I open my second challenge problem.
Yes, we can make the SAS proc; such as FREQ or TABULATE, to make the distribution.
For example, here is a table as attached.
Yes, it is easy to make the frequency distribution by the State, County, or other administration units in this table.
Then, by compare the number of observations, we can find the unit; such as State, with the highest density.
What if you want to find the 2 sq miles; any, with the highest density by using the table, how you get it?
Thanks for your interests,
Dow
I don't use SAS Communities to play games. Please put something in your title to indicate that this is not an actual problem that you are trying to solve. That way I can save time and not look at it.

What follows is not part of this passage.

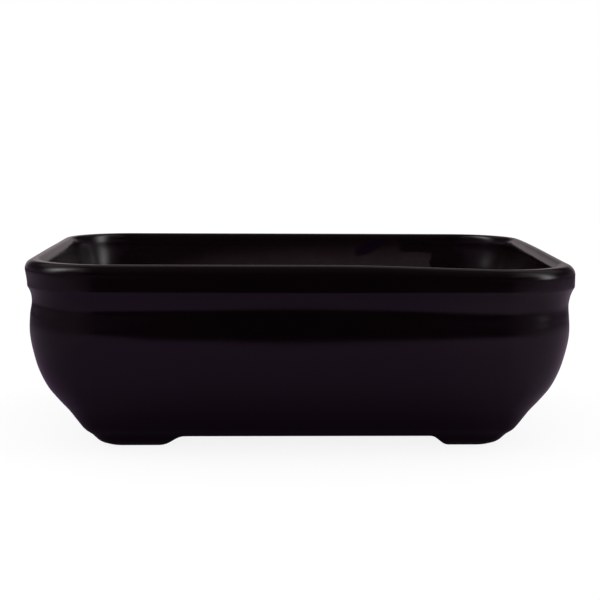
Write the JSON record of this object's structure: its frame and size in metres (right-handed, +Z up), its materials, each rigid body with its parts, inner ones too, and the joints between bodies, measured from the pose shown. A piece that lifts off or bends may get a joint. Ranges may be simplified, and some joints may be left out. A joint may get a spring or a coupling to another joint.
{
  "type": "rectangular planter",
  "caption": "Low rounded-rectangular glazed bonsai pot with a rolled rim band, bellied walls, corner feet, and wired drain nets inside.",
  "frame": {"origin": "on the ground under the middle of the pot", "axes": "+X along the pot's length, +Y across it towards the back, +Z up"},
  "size_m": [0.204, 0.159, 0.0706],
  "materials": {
    "glaze": "near-black aubergine glaze, glossy, over stoneware",
    "foot_glaze": "the same near-black glaze, wiped off the soles",
    "net": "black moulded plastic net, satin",
    "wire": "soft bare aluminium wire, satin"
  },
  "bodies": {
    "root": {"pot_body": "glaze", "foot_front_left": "foot_glaze", "foot_front_right": "foot_glaze", "foot_back_left": "foot_glaze", "foot_back_right": "foot_glaze", "drain_screen_left": "net", "drain_screen_right": "net", "screen_clip_left": "wire", "screen_clip_right": "wire"}
  },
  "joints": []
}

Some people may be interested in brain teasers, bot others of us are not. I'd appreciate you adding a pre-filter for them.
Doc Muhlbaier
Duke
I get decent results with the following :
/* transform the Long and Lat into cartesian coordinates centered
roughly on the median location. Use state_case as a unique case No. */
%let latRef=36;
%let lonRef=-87;
proc sql;
create table cases as
select yr,
catx("_",state,'case'n) as caseNo,
geodist(latitude,longitud,&latref,longitud,"M")*sign(latitude-(&latref)) as X_Mi,
geodist(latitude,longitud,latitude,&lonref,"M")*sign(longitud-(&lonref)) as Y_Mi
from Table
order by yr;
quit;
/* Cluster the locations within circles of 2 mi radius */
proc fastclus data=cases radius=2 strict out=fo outseed=fos maxiter=50 noprint;
by yr;
var X_Mi Y_Mi;
id caseNo;
run;
proc sql;
/* Extract the largest cluster for each year */
create table fdense as
select yr, CLUSTER, _FREQ_ from fos where _FREQ_>1 group by yr
having _FREQ_=max(_FREQ_);
/* Get the cases included in each of the largest clusters */
create table fdenseCases as
select fo.Yr, fDense.CLUSTER, fo.caseNo from fo inner join fdense
on fo.yr=fdense.yr and fo.CLUSTER=fdense.CLUSTER;
/* List the clusters */
select T.Yr, D.CLUSTER, T.State, T.case, T.LATITUDE, T.LONGITUD
from table as T inner join fdenseCases as D
on T.yr=D.yr and catx("_",T.state,T.case)=D.caseNo
order by T.yr, D.CLUSTER, T.state, T.case;
quit;
PG
Thanks for provide with codes, PG
I see you have not only skills but also attitude.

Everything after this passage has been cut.